Y Juvenal, el orador, poeta y satírico, se quejaba de que en Roma no se podía siquiera salir a cenar sin haber hecho antes testamento: «En la carreta que avanza hacia ti se bambolea un largo tronco, en otra llevan madera de pino amontonada en altas pilas que trepidan y amenazan a los transeúntes. Cuando vuelca una carreta cargada de bloques de mármol ligúrico, y la carga se desploma sobre una densa muchedumbre, ¿qué queda de los cuerpos?» Para poder dormir en Roma, al decir de Juvenal, era menester ser muy rico. El escándalo era indescriptible y muchos romanos habrían muerto tras enfermar por falta de sueño. Sólo se podía hallar el reparador descanso nocturno en las fincas rurales, fuera de la ciudad.
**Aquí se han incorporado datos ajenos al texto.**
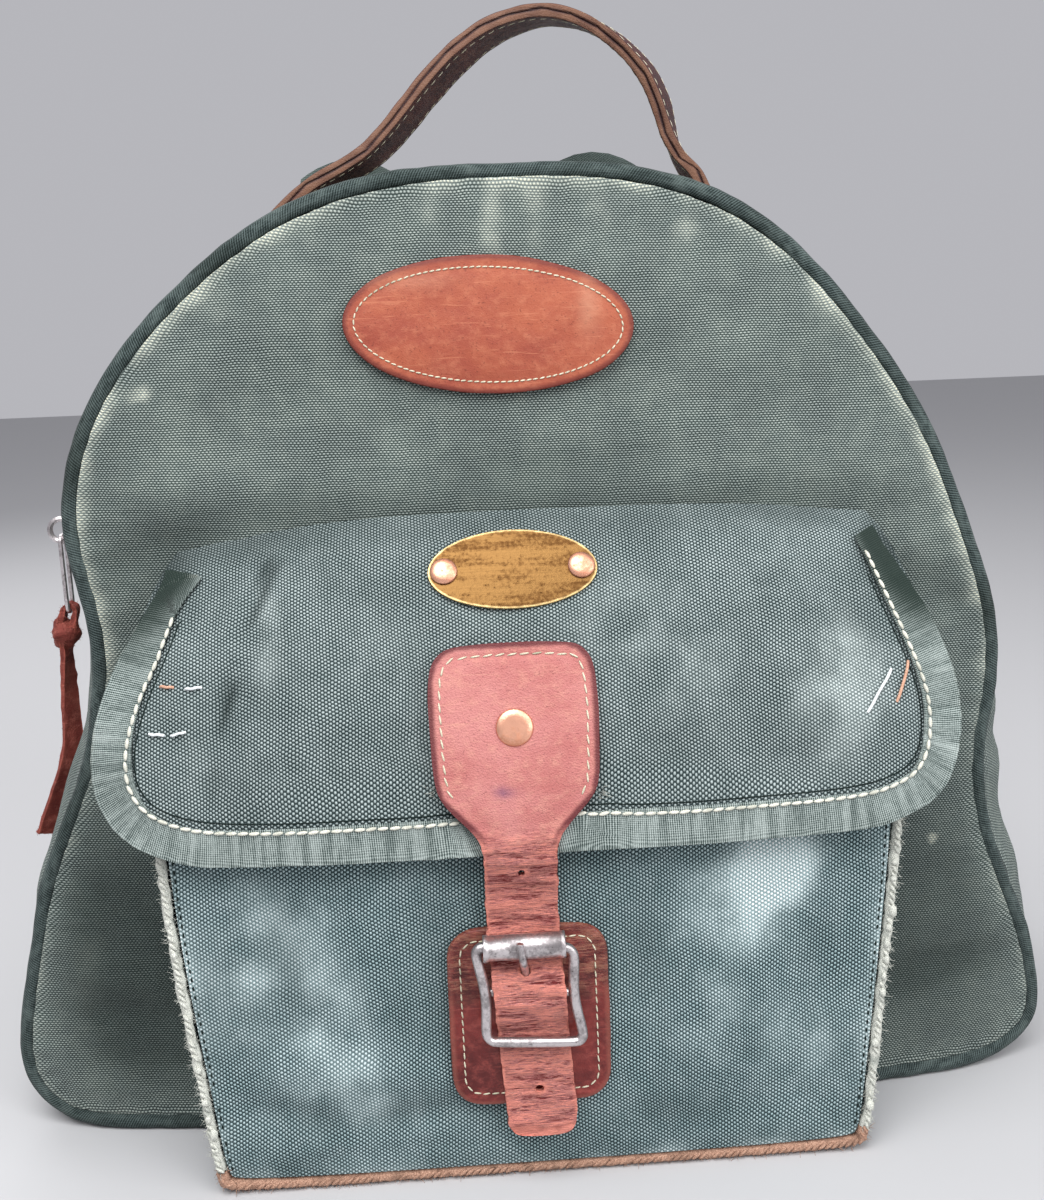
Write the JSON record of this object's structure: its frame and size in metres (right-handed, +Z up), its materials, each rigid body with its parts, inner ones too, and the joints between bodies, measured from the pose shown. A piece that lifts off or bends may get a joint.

En la centuria anterior a la venida de Cristo poblaba la ciudad de las siete colinas un millón de personas: pululaban, reventaban por todas las costuras, rezumaban de las paredes como el leonado Tíber en su pantanoso cauce, y cada día eran más.
Roma, cien años antes de Cristo: depravada riqueza junto a la miseria administrada, ciudad de millonarios y menesterosos a merced de la asistencia pública con derecho, uno de cada dos, a 44 medidas de trigo al mes. Roma, ciudad de los marginados y truhanes, metrópoli, ciudad madre de la loba que devoraba todo lo que se le antojaba peligroso: Alba Longa, la capital del Lacio; Veyes, la ciudad de los etruscos; Capua, segunda ciudad en importancia del país itálico; Cartago, en África; Corinto, en Acaya; Numancia, en el nordeste de España. Roma: megalópoli, comunidad megalómana cuyos innumerables grupos de intereses la hacían ingobernable, ciudad de parásitos, aborrecida, temida en todo el Imperio, por chupar la sangre del campo como una garrapata hinchada a punto de reventar, tempus edax, época voraz.
Roma: desconsiderada, despiadada, cruel, sanguinaria ya desde sus comienzos, que Marco Terencio Varrón fijó con exactitud el 21 de abril de 753 a. C. En aquel entonces, Rómulo debió matar a su hermano gemelo Remo, descendiente del héroe troyano Eneas, por haber saltado por encima del pequeño muro que aquél había tendido alrededor de su aldehuela, y así continuó a través de las centurias. En Roma, siempre rigió el puño, nunca la cabeza como en Atenas. Las cabezas, como el mármol, eran importadas de Acaya, los perfumes de los ungüentos, del Asia y el grano, de Egipto. No se preguntaba por el intelecto, sino por el dinero. Desde los días de la República dos cónsules conducían los negocios de Estado, administraban justicia, controlaban la administración militar y civil y dieron sus nombres al año; el tiempo no se contaba.
Quien era dueño de un millón de sestercios, tenía derecho a un asiento en el Senado, donde distraían su tedio eméritos funcionarios encumbrados, y controlaban todos los cargos importantes: la política exterior, las finanzas y la religión.
Quien poseía un caballo y 400.000 sestercios era un miembro de la Orden Ecuestre. Al menos, eso sonaba distinguido, pertenecía al mundo de los negocios, a la nobleza adinerada, no apta para desempeñar cargos, pero todavía en la capa superior. Por debajo de ese nivel, el destino estaba señalado de antemano. Si se era uno de los humiliores, de los impotentes, apenas se tenía una oportunidad. Sin embargo, se formaba parte de la masa de los pobres con derecho a voto (y ese voto era capital; quien lo quisiera debía pagarlo) o, al menos, a formular promesas. De los esclavos, la mercancía humana, no se hablaba.